Speaker
Description
To quantify in-situ CO2 residual trapping for CO2 geological storage, dedicated push-pull experiments have been carried out at the Heletz, Israel pilot CO2 injection site. The site is well characterized and instrumented for CO2 injection and sophisticated sampling and monitoring (Niemi et al., 2016) and residual trapping experiments have been carried out during 2016-2017. The objective of the present work is to develop a simulation model capturing the CO2 transport and trapping behavior consistent with the recorded pressure and temperature data at the injection well, with special focus on the coupled wellbore-reservoir flow. For this purpose, the simulation of the CO2 push-pull (injection-withdrawal) experiment is carried out with the numerical simulator T2Well/ECO2N (Pan et al., 2011) to account for the role of wellbore-reservoir coupling.

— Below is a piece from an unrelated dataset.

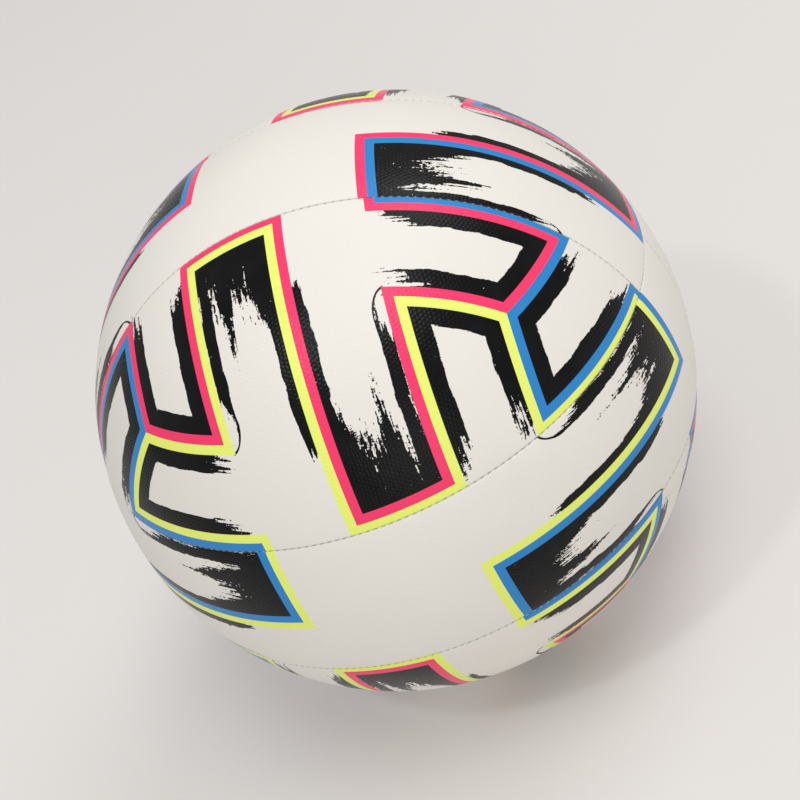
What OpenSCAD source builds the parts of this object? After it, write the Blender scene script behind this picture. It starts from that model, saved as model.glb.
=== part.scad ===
// Stitched soccer ball, full match size: eight covered panels, their seams, the bladder and the valve.
// The origin is the ball's centre. The belt seams are level and the valve looks along +Y.

/* [Ball] */
// Outside diameter of the finished, inflated ball, in mm
ball_diameter = 220; // [205:1:224]
// Distance of each seam plane from the ball's centre, as a share of the radius
seam_share = 0.277; // [0.25:0.001:0.3]

/* [Panel layers] */
// Thickness of the outer cover skin
cover_thickness = 0.9; // [0.7:0.1:1.5]
// Thickness of the foam bonded under the skin
foam_thickness = 2.2; // [1.5:0.1:3.5]
// Thickness of the woven backing bonded under the foam
backing_thickness = 0.9; // [0.6:0.1:1.4]
// Glue line between two bonded layers
glue_line = 0.1; // [0.05:0.01:0.15]

/* [Seams] */
// Thickness of the edge that each cover turns in along a seam
turned_edge = 1.4; // [1.2:0.1:2]
// Gap between the two turned-in edges of a seam
seam_gap = 0.3; // [0.2:0.05:0.5]
// Width of the groove that a seam shows on the outside
groove_width = 2.6; // [1.6:0.1:4]
// Depth of that groove
groove_depth = 0.8; // [0.4:0.1:1.2]
// Radius of the sewing thread's cord in the seam
thread_radius = 0.45; // [0.3:0.05:0.5]
// Depth of the thread's centre line under the ball's surface
thread_depth = 2.2; // [2:0.1:2.6]

/* [Bladder] */
// Thickness of the rubber bladder
bladder_thickness = 0.9; // [0.7:0.1:1.4]

/* [Valve] */
// Radius of the valve neck that comes through the cover
neck_radius = 3.2; // [2.8:0.1:4.5]
// Radius of the valve's foot inside the bladder
foot_radius = 11; // [8:0.5:15]
// Thickness of the valve's foot
foot_thickness = 1.6; // [1:0.1:2.5]
// Radius of the valve's barrel inside the bladder
barrel_radius = 4.6; // [4.2:0.1:6]
// Depth of the barrel's end under the ball's surface
barrel_depth = 19; // [17:0.5:24]
// Radius of the reinforcing patch round the valve
patch_radius = 17; // [16:0.5:24]
// Thickness of the reinforcing patch
patch_thickness = 0.7; // [0.5:0.1:1.2]
// Radius of the plug that seals the valve
plug_radius = 2; // [1.8:0.1:2.2]
// Radius of the plug's retaining collar
collar_radius = 2.7; // [2.6:0.1:3.4]
// Radius of the passage for an inflation needle
needle_radius = 1; // [0.9:0.05:1.1]
// Length of the needle passage, from the funnel down to the slit
needle_length = 10; // [8:0.5:11]

/* [Hidden] */
$fn = 120;

radius = ball_diameter / 2;
seam_offset = seam_share * radius;
reach = radius + 20;

// Each layer's outer radius, from the skin inwards
foam_radius = radius - cover_thickness - glue_line;
backing_radius = foam_radius - foam_thickness - glue_line;
lining_radius = backing_radius - backing_thickness;
bladder_radius = lining_radius - glue_line;
patch_outer_radius = bladder_radius - bladder_thickness - glue_line;
foot_outer_radius = patch_outer_radius - patch_thickness - glue_line;

// The layers stop clear of a cover's turned-in edge
layer_inset = seam_gap / 2 + turned_edge + glue_line;
thread_channel = thread_radius + 0.05;
thread_end_gap = 2 * thread_radius;
push_fit = 0.02;
valve_clearance = 0.1;

// Heights along the valve's axis, from the ball's centre
neck_top = radius - 0.5;
plug_top = radius - 1.1;
funnel_depth = 0.7;
funnel_radius = needle_radius + 0.6;
passage_end = plug_top - funnel_depth - needle_length;
plug_end = passage_end - 3.4;
slit_width = 0.2;
collar_height = 1.6;
collar_middle = (plug_top + plug_end) / 2;
barrel_end = radius - barrel_depth;

// A panel's block is the space between its seam planes, as its lowest and highest corners
TOP_FRONT = [[-reach, -reach, seam_offset], [reach, -seam_offset, reach]];
TOP_MIDDLE = [[-reach, -seam_offset, seam_offset], [reach, seam_offset, reach]];
TOP_BACK = [[-reach, seam_offset, seam_offset], [reach, reach, reach]];
BELT_FRONT = [[-reach, -reach, -seam_offset], [reach, 0, seam_offset]];
BELT_BACK = [[-reach, 0, -seam_offset], [reach, reach, seam_offset]];

COVER_COLOUR = [0.93, 0.92, 0.89];
FOAM_COLOUR = [0.86, 0.84, 0.76];
BACKING_COLOUR = [0.78, 0.8, 0.8];
THREAD_COLOUR = [0.97, 0.97, 0.95];
BLADDER_COLOUR = [0.13, 0.13, 0.14];
VALVE_COLOUR = [0.2, 0.2, 0.21];
PLUG_COLOUR = [0.32, 0.32, 0.33];

module block(panel, inset) {
    low = panel[0] + [inset, inset, inset];
    high = panel[1] - [inset, inset, inset];
    translate(low) cube(high - low);
}

// A cylinder along the valve's axis between two heights
module valve_cylinder(r, from, to) {
    rotate([-90, 0, 0]) translate([0, 0, from]) cylinder(r = r, h = to - from);
}

// A panel's part of a spherical layer
module panel_layer(panel, inset, outer, inner) {
    difference() {
        intersection() {
            sphere(outer);
            block(panel, inset);
        }
        sphere(inner);
    }
}

// The groove of a seam that circles the Z axis in the plane z = offset
module seam_groove(offset) {
    circle_radius = sqrt(radius * radius - offset * offset);
    lean = asin(offset / radius);
    rotate_extrude() translate([circle_radius, offset]) rotate(lean)
        polygon([[-groove_depth, 0], [0.4, -groove_width / 2], [0.4, groove_width / 2]]);
}

// A cord that follows the seam in the plane z = offset, under the ball's surface
module seam_cord(offset, cord_radius) {
    depth_radius = radius - thread_depth;
    circle_radius = sqrt(depth_radius * depth_radius - offset * offset);
    rotate_extrude() translate([circle_radius, offset]) circle(cord_radius, $fn = 32);
}

// Turns what circles the Z axis so that it circles the Y axis, on the +Y side
module round_y() {
    rotate([-90, 0, 0]) children();
}

// What both seams of a pole take away from its three panels: each groove and its thread's channel
module pole_seam_cuts() {
    seam_groove(seam_offset);
    seam_cord(seam_offset, thread_channel);
    for (side = [0, 1]) mirror([0, side, 0]) round_y() {
        seam_groove(seam_offset);
        seam_cord(seam_offset, thread_channel);
    }
}

module belt_seam_cuts() {
    for (side = [0, 1]) mirror([0, 0, side]) {
        seam_groove(seam_offset);
        seam_cord(seam_offset, thread_channel);
    }
    round_y() {
        seam_groove(0);
        seam_cord(0, thread_channel);
    }
}

// A cover is a thin skin with its edges turned in along the seams, as deep as all its layers
module cover_body(panel) {
    difference() {
        panel_layer(panel, seam_gap / 2, radius, lining_radius);
        intersection() {
            sphere(radius - cover_thickness);
            block(panel, seam_gap / 2 + turned_edge);
        }
    }
}

module pole_cover(panel) {
    difference() {
        cover_body(panel);
        pole_seam_cuts();
    }
}

module belt_cover(panel) {
    difference() {
        cover_body(panel);
        belt_seam_cuts();
    }
}

module foam_layer(panel) {
    panel_layer(panel, layer_inset, foam_radius, foam_radius - foam_thickness);
}

module backing_layer(panel) {
    panel_layer(panel, layer_inset, backing_radius, lining_radius);
}

module cover_top_front() { color(COVER_COLOUR) pole_cover(TOP_FRONT); }
module cover_top_middle() { color(COVER_COLOUR) pole_cover(TOP_MIDDLE); }
module cover_top_back() { color(COVER_COLOUR) pole_cover(TOP_BACK); }
module cover_belt_front() { color(COVER_COLOUR) belt_cover(BELT_FRONT); }
module cover_belt_back() {
    color(COVER_COLOUR) difference() {
        belt_cover(BELT_BACK);
        valve_cylinder(neck_radius + valve_clearance, lining_radius - 5, reach);
    }
}
module cover_bottom_front() { color(COVER_COLOUR) mirror([0, 0, 1]) pole_cover(TOP_FRONT); }
module cover_bottom_middle() { color(COVER_COLOUR) mirror([0, 0, 1]) pole_cover(TOP_MIDDLE); }
module cover_bottom_back() { color(COVER_COLOUR) mirror([0, 0, 1]) pole_cover(TOP_BACK); }

module foam_top_front() { color(FOAM_COLOUR) foam_layer(TOP_FRONT); }
module foam_top_middle() { color(FOAM_COLOUR) foam_layer(TOP_MIDDLE); }
module foam_top_back() { color(FOAM_COLOUR) foam_layer(TOP_BACK); }
module foam_belt_front() { color(FOAM_COLOUR) foam_layer(BELT_FRONT); }
module foam_belt_back() {
    color(FOAM_COLOUR) difference() {
        foam_layer(BELT_BACK);
        valve_cylinder(neck_radius + 3 * valve_clearance, lining_radius - 5, reach);
    }
}
module foam_bottom_front() { color(FOAM_COLOUR) mirror([0, 0, 1]) foam_layer(TOP_FRONT); }
module foam_bottom_middle() { color(FOAM_COLOUR) mirror([0, 0, 1]) foam_layer(TOP_MIDDLE); }
module foam_bottom_back() { color(FOAM_COLOUR) mirror([0, 0, 1]) foam_layer(TOP_BACK); }

module backing_top_front() { color(BACKING_COLOUR) backing_layer(TOP_FRONT); }
module backing_top_middle() { color(BACKING_COLOUR) backing_layer(TOP_MIDDLE); }
module backing_top_back() { color(BACKING_COLOUR) backing_layer(TOP_BACK); }
module backing_belt_front() { color(BACKING_COLOUR) backing_layer(BELT_FRONT); }
module backing_belt_back() {
    color(BACKING_COLOUR) difference() {
        backing_layer(BELT_BACK);
        valve_cylinder(neck_radius + 3 * valve_clearance, lining_radius - 5, reach);
    }
}
module backing_bottom_front() { color(BACKING_COLOUR) mirror([0, 0, 1]) backing_layer(TOP_FRONT); }
module backing_bottom_middle() { color(BACKING_COLOUR) mirror([0, 0, 1]) backing_layer(TOP_MIDDLE); }
module backing_bottom_back() { color(BACKING_COLOUR) mirror([0, 0, 1]) backing_layer(TOP_BACK); }

module thread_upper_circle() { color(THREAD_COLOUR) seam_cord(seam_offset, thread_radius); }
module thread_lower_circle() { color(THREAD_COLOUR) mirror([0, 0, 1]) thread_upper_circle(); }
module thread_top_back() {
    color(THREAD_COLOUR) intersection() {
        round_y() seam_cord(seam_offset, thread_radius);
        block([[-reach, -reach, seam_offset], [reach, reach, reach]], thread_end_gap);
    }
}
module thread_top_front() { mirror([0, 1, 0]) thread_top_back(); }
module thread_bottom_back() { mirror([0, 0, 1]) thread_top_back(); }
module thread_bottom_front() { mirror([0, 0, 1]) thread_top_front(); }
module thread_belt_right() {
    color(THREAD_COLOUR) intersection() {
        round_y() seam_cord(0, thread_radius);
        block([[0, -reach, -seam_offset], [reach, reach, seam_offset]], thread_end_gap);
    }
}
module thread_belt_left() { mirror([1, 0, 0]) thread_belt_right(); }

// The bladder is a closed sphere but for the hole that the valve's barrel and neck come through
module bladder() {
    color(BLADDER_COLOUR) difference() {
        sphere(bladder_radius);
        sphere(bladder_radius - bladder_thickness);
        valve_cylinder(neck_radius + valve_clearance, bladder_radius - 8, reach);
    }
}

module valve_patch() {
    color(BLADDER_COLOUR) difference() {
        intersection() {
            sphere(patch_outer_radius);
            valve_cylinder(patch_radius, patch_outer_radius - 8, reach);
        }
        sphere(patch_outer_radius - patch_thickness);
        valve_cylinder(neck_radius + valve_clearance, patch_outer_radius - 8, reach);
    }
}

// The rubber housing: a neck through the panel, a domed foot inside the patch and a barrel
module valve_housing() {
    color(VALVE_COLOUR) difference() {
        union() {
            valve_cylinder(neck_radius, foot_outer_radius - 4, neck_top);
            difference() {
                intersection() {
                    sphere(foot_outer_radius);
                    valve_cylinder(foot_radius, foot_outer_radius - 8, reach);
                }
                sphere(foot_outer_radius - foot_thickness);
            }
            valve_cylinder(barrel_radius, barrel_end, foot_outer_radius - foot_thickness / 2);
        }
        valve_cylinder(plug_radius + push_fit, barrel_end - 1, reach);
        valve_cylinder(collar_radius + push_fit, collar_middle - collar_height / 2 - push_fit,
            collar_middle + collar_height / 2 + push_fit);
    }
}

// The soft plug: a funnel and a passage for the needle, ended by a slit that air pressure shuts
module valve_plug() {
    color(PLUG_COLOUR) difference() {
        union() {
            valve_cylinder(plug_radius, plug_end, plug_top);
            valve_cylinder(collar_radius, collar_middle - collar_height / 2,
                collar_middle + collar_height / 2);
        }
        valve_cylinder(needle_radius, passage_end, reach);
        rotate([-90, 0, 0]) translate([0, 0, plug_top - funnel_depth])
            cylinder(r1 = needle_radius, r2 = funnel_radius, h = funnel_depth + 0.001);
        translate([-slit_width / 2, plug_end - 1, -needle_radius])
            cube([slit_width, passage_end - plug_end + 1.5, 2 * needle_radius]);
    }
}

cover_top_front();
cover_top_middle();
cover_top_back();
cover_belt_front();
cover_belt_back();
cover_bottom_front();
cover_bottom_middle();
cover_bottom_back();
foam_top_front();
foam_top_middle();
foam_top_back();
foam_belt_front();
foam_belt_back();
foam_bottom_front();
foam_bottom_middle();
foam_bottom_back();
backing_top_front();
backing_top_middle();
backing_top_back();
backing_belt_front();
backing_belt_back();
backing_bottom_front();
backing_bottom_middle();
backing_bottom_back();
thread_upper_circle();
thread_lower_circle();
thread_top_front();
thread_top_back();
thread_bottom_front();
thread_bottom_back();
thread_belt_right();
thread_belt_left();
bladder();
valve_patch();
valve_housing();
valve_plug();
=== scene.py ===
import math

import bpy
import numpy as np
from mathutils import Matrix, Vector


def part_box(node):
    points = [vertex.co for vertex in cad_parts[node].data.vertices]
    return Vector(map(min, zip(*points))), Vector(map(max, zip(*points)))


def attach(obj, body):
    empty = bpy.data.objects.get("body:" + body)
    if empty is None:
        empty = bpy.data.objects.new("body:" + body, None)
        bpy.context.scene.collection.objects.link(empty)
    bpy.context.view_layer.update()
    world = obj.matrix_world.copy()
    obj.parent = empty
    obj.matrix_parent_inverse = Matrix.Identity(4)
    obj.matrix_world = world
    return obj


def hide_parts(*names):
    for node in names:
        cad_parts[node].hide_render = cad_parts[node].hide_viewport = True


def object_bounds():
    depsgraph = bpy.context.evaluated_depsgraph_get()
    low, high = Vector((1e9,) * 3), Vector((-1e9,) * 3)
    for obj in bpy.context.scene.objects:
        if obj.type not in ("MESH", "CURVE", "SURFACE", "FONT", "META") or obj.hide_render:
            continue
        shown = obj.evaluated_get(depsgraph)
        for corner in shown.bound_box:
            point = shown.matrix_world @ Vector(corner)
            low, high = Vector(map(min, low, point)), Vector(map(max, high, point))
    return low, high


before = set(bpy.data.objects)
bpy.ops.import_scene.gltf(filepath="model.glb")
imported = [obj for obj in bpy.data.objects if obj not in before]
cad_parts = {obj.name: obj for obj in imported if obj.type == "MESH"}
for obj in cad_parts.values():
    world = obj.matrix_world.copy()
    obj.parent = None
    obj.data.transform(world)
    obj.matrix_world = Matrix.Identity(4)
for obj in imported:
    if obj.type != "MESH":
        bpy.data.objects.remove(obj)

cad_low, cad_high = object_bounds()

MM = 0.001
RADIUS = (cad_high.z - cad_low.z) / 2 / MM  # the ball's radius, in mm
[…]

Of particular interest in this work is to accurately model the period when the well is self-producing fluids and to analyze what conditions are causing the observed gas-release behavior. Comparison of numerical model simulations and the measured data suggests that the gas saturation in the reservoir at the onset of the self-release period is only slightly above the residual gas saturation of the formation. In addition, the results indicate that the effective permeability in the reservoir is small enough to be the controlling factor for the gas inflow rate into the wellbore. This detailed modeling of the well self-release behavior allows a more reliable overall estimation of the in-situ residual trapping at the site.